Fast Adaboost is a AdaBoost library for classification task implemented in C++. AdaBoost, short for Adaptive Boosting, is a meta machine learning algorithm that can be used in conjunction with many other learning algorithms to improve their performance. Its main idea is to use weak learner to create strong learners and subsequent classifiers builtare tweaked in favor of those instances misclassified by previous classifier. One kind of weak classifiers is decision tree that uses some heuristics to find suboptimal trees such as using information gain or gini impurity. However most of those heuristics are too slow. This library aims at implementing a fast ada-boost library based on decision tree classifiers.
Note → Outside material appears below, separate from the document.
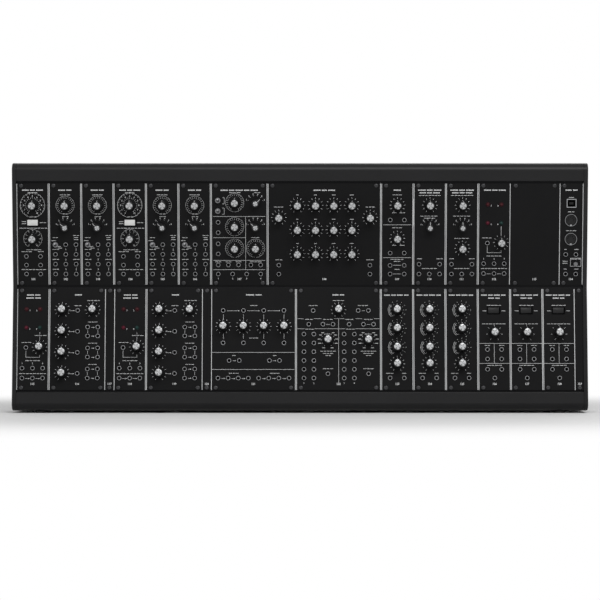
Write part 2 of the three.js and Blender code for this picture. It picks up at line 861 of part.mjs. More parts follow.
// A toggle's bat about its pivot in the bush, leaning up
function toggleBat() {
  const bat = turned(
    [
      [0, -toggleBallRadius],
      [toggleBallRadius, 0],
      [toggleNeckRadius, toggleBallRadius],
      [toggleTipRadius, toggleLength - toggleTipRadius],
      [0, toggleLength],
    ],
    smallSides,
  );
  return bat.rotateX(-toggleLean);
}

// Bodies behind a panel run back into its board
const boardRoot = -boardDepth - boardThickness / 2;
const behindPanel = [boardRoot, -panelThickness / 2];

// The controls of a panel. Each one with a name is a piece of its own, and the rest are fixed in place.
const controls = {
  knob(panel, centre, name) {
    if (name) {
      panel.solids.push(post(centre, bushRadius, [-rootDepth, bushHeight], smallSides));
      panel.meshes.push(placedMesh(name, knobSolid(), materials.knob, centre, 0));
    } else {
      panel.solids.push(solidOf(turned(fixedKnobProfile, fixedKnobSides).translate(...centre, 0)));
    }
  },
  selector(panel, centre, name, turnShare) {
    if (name) {
      panel.solids.push(post(centre, bushRadius, [-rootDepth, bushHeight], smallSides));
      panel.meshes.push(placedMesh(name, selectorSolid(turnShare), materials.knob, centre, 0));
    } else {
      panel.solids.push(...selectorParts(-rootDepth, [...centre, turnShare], fixedKnobSides));
    }
  },
  toggle(panel, centre, name) {
    panel.solids.push(post(centre, toggleBushRadius, [-rootDepth, toggleBushHeight], smallSides));
    if (name) {
      const mouth = circumscribed(toggleMouth, smallSides);
      const floor = togglePivot - toggleBallRadius - turningGap;
      panel.cuts.push(post(centre, mouth, [floor, toggleBushHeight + overrun], smallSides));
      panel.meshes.push(placedMesh(name, solidOf(toggleBat()), materials.chrome, centre, togglePivot));
    } else {
      panel.solids.push(solidOf(toggleBat().translate(...centre, togglePivot)));
    }
  },
  rocker(panel, centre, name) {
    panel.solids.push(rockerBezel(centre, -boardRoot));
    if (name) {
      panel.cuts.push(rockerRecess(centre));
      panel.meshes.push(rockerMesh(name, centre, panel.rockerMaterial));
    } else {
      panel.solids.push(solidOf(rockerPaddle().translate(...centre, -rockerPivot)));
    }
  },
  button(panel, centre, name) {
    const mouth = circumscribed(buttonRadius + turningGap, knobSides);
    const stem = post([0, 0], buttonRadius, [-buttonSink, buttonHeight], knobSides);
    panel.solids.push(pad(centre, buttonBodySide, buttonBodySide, behindPanel));
    panel.cuts.push(post(centre, mouth, [-buttonPocket, overrun], knobSides));
    panel.meshes.push(placedMesh(name, stem, materials.knob, centre, 0));
  },
  lamp(panel, centre) {
    panel.solids.push(post(centre, lampRadius, [-rootDepth, lampHeight], smallSides));
  },
  usb(panel, centre) {
    const mouthWidth = usbWidth - 2 * usbWall;
    const mouthHeight = usbHeight - 2 * usbWall;
    panel.solids.push(pad(centre, usbWidth, usbHeight, [boardRoot, usbProud]));
    panel.cuts.push(pad(centre, mouthWidth, mouthHeight, [-usbDepth, usbProud + overrun]));
    const tongue = [boardRoot, usbTongueLength - usbDepth];
    panel.inserts.push(pad(centre, usbTongueWidth, usbTongueHeight, tongue));
  },
  din(panel, centre) {
    panel.solids.push(pad(centre, dinBodySide, dinBodySide, behindPanel));
    panel.solids.push(post(centre, dinRadius, [-rootDepth, dinProud], dinSides));
    panel.cuts.push(post(centre, dinRadius - dinWall, [-dinRecess, dinProud + overrun], dinSides));
  },
};

// One module: the panel, the sockets and the board behind it are a single piece
function moduleGroup({ name, kind, moving = {} }) {
  const width = kind.widthUnits * unitWidth - panelGap;
  const place = ([across, down]) => [across * width, (1 - down) * panelHeight];
  const panel = {
    solids: [block([0, width], [0, panelHeight], [-panelThickness, 0])],
    cuts: [],
    inserts: [],
    meshes: [],
    rockerMaterial: kind.darkRocker ? materials.darkRocker : materials.whiteRocker,
  };
  const { solids, cuts, inserts, meshes } = panel;
  for (const [type, addControl] of Object.entries(controls)) {
    const places = kind[type + "Shares"] ?? [];
    places.forEach((shares, i) => {
      addControl(panel, place(shares), i === 0 ? moving[type] : undefined, shares[2]);
    });
  }
  const fields = kind.socketShares ?? [];
  for (const { downs, acrosses } of fields) {
    const [left, top] = place([acrosses[0], downs[0]]);
    const [right, bottom] = place([acrosses.at(-1), downs.at(-1)]);
    const sides = [left - socketSeat, right + socketSeat];
    solids.push(block(sides, [bottom - socketSeat, top + socketSeat], behindPanel));
    const bore = circumscribed(socketRadius, socketSides);
    for (const centre of downs.flatMap((down) => acrosses.map((across) => place([across, down])))) {
      cuts.push(post(centre, bore, [-socketDepth, overrun], socketSides));
    }
  }
  if (fields.length) {
    const boardSide = [boardMargin, width - boardMargin];
    const boardHeights = [boardInset, panelHeight - boardInset];
    const headerAt = [width / 2, panelHeight / 2];
    const boardBack = -boardDepth - boardThickness;
    solids.push(block(boardSide, boardHeights, [boardBack, -boardDepth]));
    solids.push(pad(headerAt, headerWidth, headerLength, [boardBack - headerDepth, boardRoot]));
  }
  const cut = cuts.length ? joined(solids).subtract(joined(cuts)) : joined(solids);
  const group = new THREE.Group();
  group.add(meshOf(name, joined([cut, ...inserts]), materials.panel), ...meshes);
  return group;
}

function fillRow(frame, modules) {
  let usedUnits = 0;
  for (const module of modules) {
    const group = moduleGroup(module);
    group.position.x = usedUnits * unitWidth + panelGap / 2;
    usedUnits += module.kind.widthUnits;
    frame.add(group);
  }
  return frame;
}

const synthesizer = new THREE.Group();
synthesizer.add(
  caseProfile("top_profile", caseTop, -1, topFrame, panelHeight),
  caseProfile("bottom_profile", caseBottom, 1, bottomFrame, 0),
  centreRail(),
  cheek("left_cheek", false),
  cheek("right_cheek", true),
  rearCover(),
  busBoard(),
  powerEntry(),
  stand(),
  foot("left_foot", -1),
  foot("right_foot", 1),
  fillRow(topFrame, topRow),
  fillRow(bottomFrame, bottomRow),
);

// The origin lies on the ground under the middle of the whole depth, with the controls counted in
const bounds = new THREE.Box3().setFromObject(synthesizer, true);
synthesizer.position.y = -(bounds.min.y + bounds.max.y) / 2;

export default synthesizer;
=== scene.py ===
# Modular synthesizer: the looks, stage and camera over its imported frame. Lengths are in metres.
import math

import bmesh
import bpy
from bpy.props import FloatProperty, FloatVectorProperty, IntProperty, PointerProperty
from mathutils import Matrix, Vector


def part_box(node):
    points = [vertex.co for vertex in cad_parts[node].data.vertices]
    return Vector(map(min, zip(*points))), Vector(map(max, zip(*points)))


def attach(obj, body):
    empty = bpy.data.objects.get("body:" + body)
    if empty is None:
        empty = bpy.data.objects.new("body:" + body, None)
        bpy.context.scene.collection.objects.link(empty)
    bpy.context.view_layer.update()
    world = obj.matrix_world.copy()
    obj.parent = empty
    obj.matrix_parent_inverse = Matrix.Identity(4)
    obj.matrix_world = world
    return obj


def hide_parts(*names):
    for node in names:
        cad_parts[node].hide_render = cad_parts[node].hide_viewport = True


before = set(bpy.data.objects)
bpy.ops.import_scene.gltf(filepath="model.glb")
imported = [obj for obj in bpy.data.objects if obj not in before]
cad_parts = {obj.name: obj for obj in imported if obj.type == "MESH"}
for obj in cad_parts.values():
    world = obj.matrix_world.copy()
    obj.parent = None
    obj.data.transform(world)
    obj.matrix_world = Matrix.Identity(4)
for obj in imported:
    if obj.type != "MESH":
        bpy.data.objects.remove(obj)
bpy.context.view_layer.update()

bl_info = {
    "name": "Modular Synthesizer",
    "version": (1, 0, 0),
    "blender": (4, 5, 0),
    "location": "3D View > Sidebar > Synthesizer",
    "description": "Dresses the frame of a two-row modular synthesizer with its panels and controls",
    "category": "Add Mesh",
}

MM = 0.001


def length(name, description, millimetres):
    """A size that a user may change, given here in millimetres."""
    default = millimetres * MM
    return FloatProperty(
        name=name, description=description, default=default, min=0.0, precision=5, unit="LENGTH", subtype="DISTANCE"
    )


def angle(name, description, degrees):
    default = math.radians(degrees)
    return FloatProperty(name=name, description=description, default=default, unit="ROTATION", subtype="ANGLE")


def colour(name, description, *rgb):
    return FloatVectorProperty(
        name=name, description=description, default=(*rgb, 1.0), size=4, min=0.0, max=1.0, subtype="COLOR"
    )


class SynthSizes(bpy.types.PropertyGroup):
    """Sizes of the panels, the case and the controls."""

    panel_height: length("Panel height", "Height of every front panel", 128.5)
    panel_thickness: length("Panel thickness", "Sheet of a front panel", 2)
    row_tilt: angle("Row tilt", "Lean of each row from upright", 6.3)
    stripe_width: length("Stripe width", "Bare edge along both sides of a panel", 0.78)
    board_depth: length("Board depth", "From a panel face to the circuit board behind it", 10.5)
    lip_radius: length("Lip radius", "Rounding of the case along its front", 9.6)
    lip_height: length("Lip height", "Height of the lips above and below the rows", 23.5)
    wall: length("Wall", "Sheet of the case profiles", 2.5)
    cheek_edge: length("Cheek edge", "Rounding of the end plates", 1.6)
    socket_bore: length("Socket bore", "Radius of the hole of a socket", 1.75)
    socket_rim: length("Socket rim", "Outer radius of the ring nut of a socket", 2.6)
    knob_foot: length("Knob foot", "Radius of the skirt of a round knob", 7.2)
    knob_waist: length("Knob waist", "Radius of a knob over its skirt", 5.9)
    knob_crown: length("Knob crown", "Radius of a knob at its top", 5.2)
    knob_height: length("Knob height", "Height of a round knob", 14)
    cap_radius: length("Cap radius", "Radius of the spun cap of a knob", 4.2)
    selector_radius: length("Selector radius", "Radius of the body of a selector", 4.6)
    selector_height: length("Selector height", "Height of a selector", 11.5)
    selector_tip: length("Selector tip", "Reach of the beak of a selector", 9)
    selector_cap: length("Selector cap", "Radius of the spun cap of a selector", 2.95)
    print_depth: length("Print depth", "How far the print stands on a panel", 0.03)
    knob_flutes: IntProperty(name="Knob flutes", description="Grooves round a knob", default=12, min=0)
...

Also, I will use feature hashing trick to deal with high dimension sparse data
To compile and build the program, you need to meet following prerequisites:
- cmake >= 3.9.2
- g++ >= 4.9.2
- boost lib >= 1.54.0
You can install boost library from http://www.boost.org/users/download/
Then you can use following commands to build and run the program
cmake CMakeLists.txt
make
./FastAdaboost
Preprocessing the data by clustering data points with same label and data points with close value along each feature. Try to find the best value threshold along each feature.
Feature hashing is an effective strategy for dimensionality reduction and practical nonparametric estimation.Feature Hashing for Large Scale Multitask Learning show that interaction between random subspaces is negligible with high probability. In this library I apply feature hashing to the data to further speed up the learning and predicting phase.